Some of the humour in the letter is decidedly black, but who could blame Darren, given his situation.
Talking about a girl he liked and who had visited him a number of times he remarks that wearing a mask is “not conducive to long, wet kisses. HA! HA!”.
Also, he remarks after not hearing from her for a few days: “She knows where to find me.Unfortunately, I have more critical life issues to deal with at the moment.”
I had no idea this letter would be the last I would here from him – or maybe being so far away I pushed the idea to the furthest corner of my mind. It was certainly difficult to comprehend Darren’s passing, thousands of miles a way among people who did not know him.
Many months later, when I returned to South Africa and visited Darren’s family, it came as a profound shock that he did not come down the stairs to greet me.

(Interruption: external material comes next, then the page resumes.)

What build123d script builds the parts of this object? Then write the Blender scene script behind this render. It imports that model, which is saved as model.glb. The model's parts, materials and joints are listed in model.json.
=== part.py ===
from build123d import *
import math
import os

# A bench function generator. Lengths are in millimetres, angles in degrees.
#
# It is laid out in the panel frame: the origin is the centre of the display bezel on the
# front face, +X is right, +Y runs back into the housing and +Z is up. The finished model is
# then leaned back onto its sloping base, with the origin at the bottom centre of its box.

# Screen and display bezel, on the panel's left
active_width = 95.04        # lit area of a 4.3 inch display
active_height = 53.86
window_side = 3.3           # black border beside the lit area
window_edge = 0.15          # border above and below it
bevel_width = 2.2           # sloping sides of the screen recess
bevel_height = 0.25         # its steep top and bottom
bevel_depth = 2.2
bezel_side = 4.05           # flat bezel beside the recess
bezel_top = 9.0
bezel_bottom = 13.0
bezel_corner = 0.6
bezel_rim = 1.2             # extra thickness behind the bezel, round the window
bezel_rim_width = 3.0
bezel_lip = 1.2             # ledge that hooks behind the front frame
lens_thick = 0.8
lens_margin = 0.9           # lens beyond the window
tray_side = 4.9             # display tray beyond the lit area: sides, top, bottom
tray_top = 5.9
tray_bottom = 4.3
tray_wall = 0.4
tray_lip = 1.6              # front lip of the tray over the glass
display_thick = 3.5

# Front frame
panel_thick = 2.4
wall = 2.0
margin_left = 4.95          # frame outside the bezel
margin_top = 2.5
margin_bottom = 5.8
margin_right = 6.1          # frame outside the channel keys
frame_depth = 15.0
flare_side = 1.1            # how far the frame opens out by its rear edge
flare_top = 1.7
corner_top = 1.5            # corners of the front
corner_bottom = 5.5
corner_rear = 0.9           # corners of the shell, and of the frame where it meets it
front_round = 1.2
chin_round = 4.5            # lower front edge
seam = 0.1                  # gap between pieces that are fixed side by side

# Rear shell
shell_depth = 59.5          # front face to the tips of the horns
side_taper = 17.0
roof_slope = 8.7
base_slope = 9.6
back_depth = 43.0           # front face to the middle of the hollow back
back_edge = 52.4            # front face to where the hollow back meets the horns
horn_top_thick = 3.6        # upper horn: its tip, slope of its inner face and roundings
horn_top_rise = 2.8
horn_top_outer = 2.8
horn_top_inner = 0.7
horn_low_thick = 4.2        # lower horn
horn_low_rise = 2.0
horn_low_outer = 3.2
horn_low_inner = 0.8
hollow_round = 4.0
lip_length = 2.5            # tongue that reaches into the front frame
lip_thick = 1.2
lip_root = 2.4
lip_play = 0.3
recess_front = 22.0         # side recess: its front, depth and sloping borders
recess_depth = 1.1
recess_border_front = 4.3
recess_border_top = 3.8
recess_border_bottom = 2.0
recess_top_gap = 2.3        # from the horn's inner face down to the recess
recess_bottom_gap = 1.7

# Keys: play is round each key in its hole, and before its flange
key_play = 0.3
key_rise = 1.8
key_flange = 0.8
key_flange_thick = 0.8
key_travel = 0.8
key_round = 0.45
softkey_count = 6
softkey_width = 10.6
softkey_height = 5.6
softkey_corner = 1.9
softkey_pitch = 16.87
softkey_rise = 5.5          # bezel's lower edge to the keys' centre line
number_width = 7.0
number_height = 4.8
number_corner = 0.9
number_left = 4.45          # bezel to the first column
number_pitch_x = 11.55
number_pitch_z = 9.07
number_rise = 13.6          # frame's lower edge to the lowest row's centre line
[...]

The saddest part of his letter, is that I missed his last birthday on May 25th by a single day. I wish I had been there. Darren writes:
About 30 people came over for coffee – it was the day after your left. (Thank you for the present by the way).
He ends the letter:
Rest in peace my friend. You remind me never to take life for granted and to actually count my blessings, of which there have been many.
I only wish you had had that “long, healthy, happy and successful future” you hoped for and deserved.